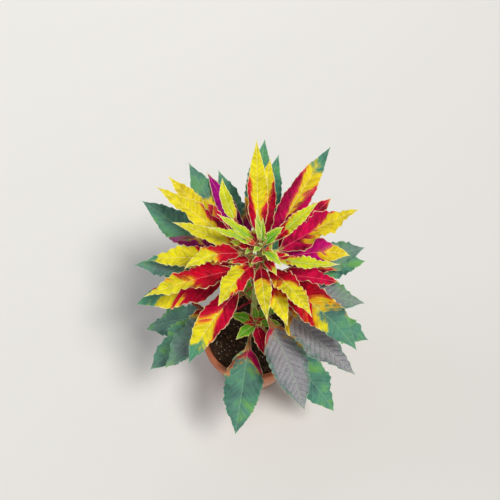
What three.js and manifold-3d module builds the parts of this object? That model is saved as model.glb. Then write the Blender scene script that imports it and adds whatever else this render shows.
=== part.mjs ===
// A potted Joseph's coat: one upright stem in a plain clay pot of potting soil. A crown of long
// coloured leaves stands at its top, with tufts of small leaves in some of its axils. Green leaves
// hang on long stalks below, and side shoots stand in three of the lower axils. Millimetres, +Z up,
// the origin at the middle of the pot's foot. The crown's best side faces -Y.
import * as THREE from "three";
import { mergeVertices } from "three/addons/utils/BufferGeometryUtils.js";
import Module from "manifold-3d";

const wasm = await Module();
wasm.setup();

// Driving dimensions
const gap = 0.3; // between solids that touch
const pot = { height: 168, footRadius: 64, rimRadius: 101, band: 36, bandStep: 5, wall: 7.5, floor: 10 };
const potSides = 48;
const drain = { count: 3, radius: 6, ring: 34, sides: 16 };
const soil = { top: 148, rings: 5, broadLump: 1.6, fineLump: 1.3 };
const stem = { top: 482, footRadius: 6.6, topRadius: 3.6, rootTip: 62, lean: 12, bow: 3 };
const stemSkin = { ribs: 7, ribDepth: 0.09, sections: 11 };
const blade = { thickness: 0.9, tipHalf: 0.6, widest: 0.42, fullness: 0.8, taper: 1.12, arch: 0.16 };
const ripple = { depth: 0.18, count: 2.6 }; // of the margins, in half widths and waves a blade
const stalk = { half: 1.7, flare: 1.1, flareLength: 4, depth: 2.4 };
const smallLeaf = 30; // a leaf narrower than this has a thinner stalk
const largeMesh = { strips: 4, segments: 9 };
const smallMesh = { strips: 2, segments: 6 };
const crown = { first: 471, spacing: 3.3, yellow: 14, red: 24 };
const lower = { count: 12, first: 352, spacing: 13.5, turn: 137.5, start: 20 };
const bud = { radius: 3.3, height: 19, firstLeaf: 2.6, spacing: 1.6, sunk: 1.9 };
const shoot = { reach: 40, rise: 34, radius: 1.9, sections: 5, sides: 6, leafDrop: 7, sunk: 1.3 };
const tuft = { reach: 8, rise: 8, radius: 1.2, sections: 3, sides: 6, leafDrop: 2.4, sunk: 0.9 };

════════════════

YOUR INSTRUCTIONS:
Write the entire listing out again, word for word.

TASK RESULT:
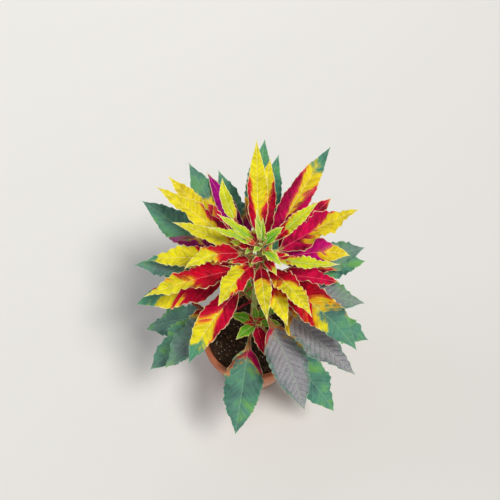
What three.js and manifold-3d module builds the parts of this object? That model is saved as model.glb. Then write the Blender scene script that imports it and adds whatever else this render shows.
=== part.mjs ===
// A potted Joseph's coat: one upright stem in a plain clay pot of potting soil. A crown of long
// coloured leaves stands at its top, with tufts of small leaves in some of its axils. Green leaves
// hang on long stalks below, and side shoots stand in three of the lower axils. Millimetres, +Z up,
// the origin at the middle of the pot's foot. The crown's best side faces -Y.
import * as THREE from "three";
import { mergeVertices } from "three/addons/utils/BufferGeometryUtils.js";
import Module from "manifold-3d";

const wasm = await Module();
wasm.setup();

// Driving dimensions
const gap = 0.3; // between solids that touch
const pot = { height: 168, footRadius: 64, rimRadius: 101, band: 36, bandStep: 5, wall: 7.5, floor: 10 };
const potSides = 48;
const drain = { count: 3, radius: 6, ring: 34, sides: 16 };
const soil = { top: 148, rings: 5, broadLump: 1.6, fineLump: 1.3 };
const stem = { top: 482, footRadius: 6.6, topRadius: 3.6, rootTip: 62, lean: 12, bow: 3 };
const stemSkin = { ribs: 7, ribDepth: 0.09, sections: 11 };
const blade = { thickness: 0.9, tipHalf: 0.6, widest: 0.42, fullness: 0.8, taper: 1.12, arch: 0.16 };
const ripple = { depth: 0.18, count: 2.6 }; // of the margins, in half widths and waves a blade
const stalk = { half: 1.7, flare: 1.1, flareLength: 4, depth: 2.4 };
const smallLeaf = 30; // a leaf narrower than this has a thinner stalk
const largeMesh = { strips: 4, segments: 9 };
const smallMesh = { strips: 2, segments: 6 };
const crown = { first: 471, spacing: 3.3, yellow: 14, red: 24 };
const lower = { count: 12, first: 352, spacing: 13.5, turn: 137.5, start: 20 };
const bud = { radius: 3.3, height: 19, firstLeaf: 2.6, spacing: 1.6, sunk: 1.9 };
const shoot = { reach: 40, rise: 34, radius: 1.9, sections: 5, sides: 6, leafDrop: 7, sunk: 1.3 };
const tuft = { reach: 8, rise: 8, radius: 1.2, sections: 3, sides: 6, leafDrop: 2.4, sunk: 0.9 };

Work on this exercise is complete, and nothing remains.